2009winterbride's Red wedding
 |  Grande prairie, AB, Canada  |  06/06/2008  | 
It's YOUR wedding-not theres. Don't be a people pleaser during this time!!!

If they expect you to have a large number of guests ( to accomodate their wants) of course they should be willing to fork over the money. However, if they aren't willing to fork over the money-don't stress over it-do it your way.

Either way a constructive converstation is going to have to happen between you and your inlaws. You are going to have to tell them the reality of what is resonable within your budget. And that if they want this lavish wedding they are going to have to accomodate the cost...Tell them you need to know if they are wanting and willing...not just to say that they will and not accomodate the cost in the end....

If they seem like they are the type to say they would do something and not-I wouldn't risk it-I wouldn't book anything until I get the money in my hands. Afterall, you in the end will be stuck with the bill.
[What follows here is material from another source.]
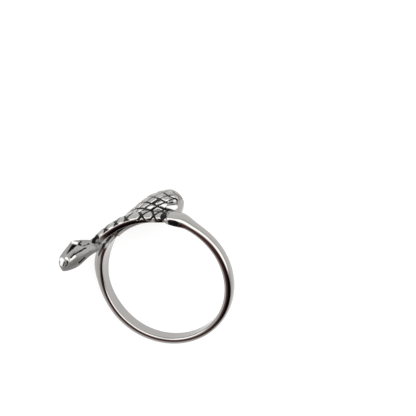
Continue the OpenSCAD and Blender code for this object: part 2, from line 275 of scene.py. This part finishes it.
def strandSurface(strand):
    # rings of points along the strand, with each point's darkening (tarnish, and on the collar a
    # painted dark reflection) and satin finish
    rows = blendRows(strand["rows"], strandSpots(strand))
    near, far = edgesOf(rows)
    width = np.linalg.norm(far - near, axis=1)[:, None]
    half = width / 2
    thick, lift, share, side, square, lines = (rows[:, [k]] for k in range(4, 10))
    side = np.minimum(side, thick * section["sideMost"])

    # over the strand, from its near edge to its far one
    turn = np.linspace(0, np.pi, strand["across"])[None, :]
    acrossPower, upPower = (plain - less * square
                            for plain, less in (section["acrossPower"], section["upPower"]))
    c = np.sign(np.cos(turn)) * np.abs(np.cos(turn)) ** acrossPower
    h = np.maximum(np.sin(turn), 0) ** upPower
    clear = np.minimum(1, section["clearSoon"] * h)        # no relief next to the finger
    angle = np.degrees((near[:, :1] + (1 - c) / 2 * (far - near)[:, :1]) / lengthRadius)
    turned = turn + 0 * angle
    plate, black = scaleHeight(strand, angle, turned)
    blots = blotDarkness(strand, angle, turned)
    ridges = np.abs(np.sin(fineLines["count"] * turn)) ** fineLines["sharpness"]
    bump = clear * (share * strand["relief"] * plate * (1 - scales["blotWear"] * blots)
                    + lines * fineLines["depth"] * ridges)
    outX, outY = c * (thick - side), h * half
    size = np.hypot(outX, outY)
    domeX = half - c * half - bump * outX / size
    domeY = side + h * (thick - side) + bump * outY / size

    # the far inner edge, the flat underside and the near inner edge
    bend = np.linspace(0, np.pi / 2, edges["corner"] + 1)[None, :]
    flat = np.linspace(0, 1, edges["under"] + 2)[None, 1:-1]
    rim = np.minimum(edges["round"], thick * edges["roundMost"])
    nearRim = np.minimum(fromTable(rows[:, [0]], strand["nearRound"]), thick * edges["nearMost"])
    farX = width - rim + rim * np.cos(bend)
    farY = rim - rim * np.sin(bend)
    underX = width - rim - flat * (width - rim - nearRim)
    nearX = nearRim - nearRim * np.sin(bend[:, :-1])
    nearY = nearRim - nearRim * np.cos(bend[:, :-1])
    x = np.concatenate([domeX, farX, underX, nearX], 1)
    y = np.concatenate([domeY, farY, underX * 0, nearY], 1) + lift + strand["inside"]
    grooves = np.minimum(1, scales["blackSoon"] * share) * black
    hollows = fineLines["black"] * clear * lines * (1 - ridges)
    depth = np.zeros_like(x)
    depth[:, :strand["across"]] = np.maximum(blots, grooves + hollows)
    depth[:, -edges["corner"]:] = blots[:, :1]

    spot = near[:, None] + (x / width)[:, :, None] * (far - near)[:, None]
    angle = spot[:, :, 0] / lengthRadius
    reach = hole["radius"] + y
    points = np.stack([reach * np.cos(angle), reach * np.sin(angle), -spot[:, :, 1]], 2)
    return points, depth, fromTable(np.degrees(angle), strand["satin"])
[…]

My mother has 13 siblings, and father has 12.-not to mention their kids and partners. I however, refuse to have a big wedding. We could fork out all that dough, but from experiences based on observation-in the future -people who spend more than 10 grand on a wedding wish they didn't. My Aunt for one wished she used her money to put a down payment on a house.

If you truly want the small wedding-go for it!!!

Afterall, small weddings are very romantic and intimiate.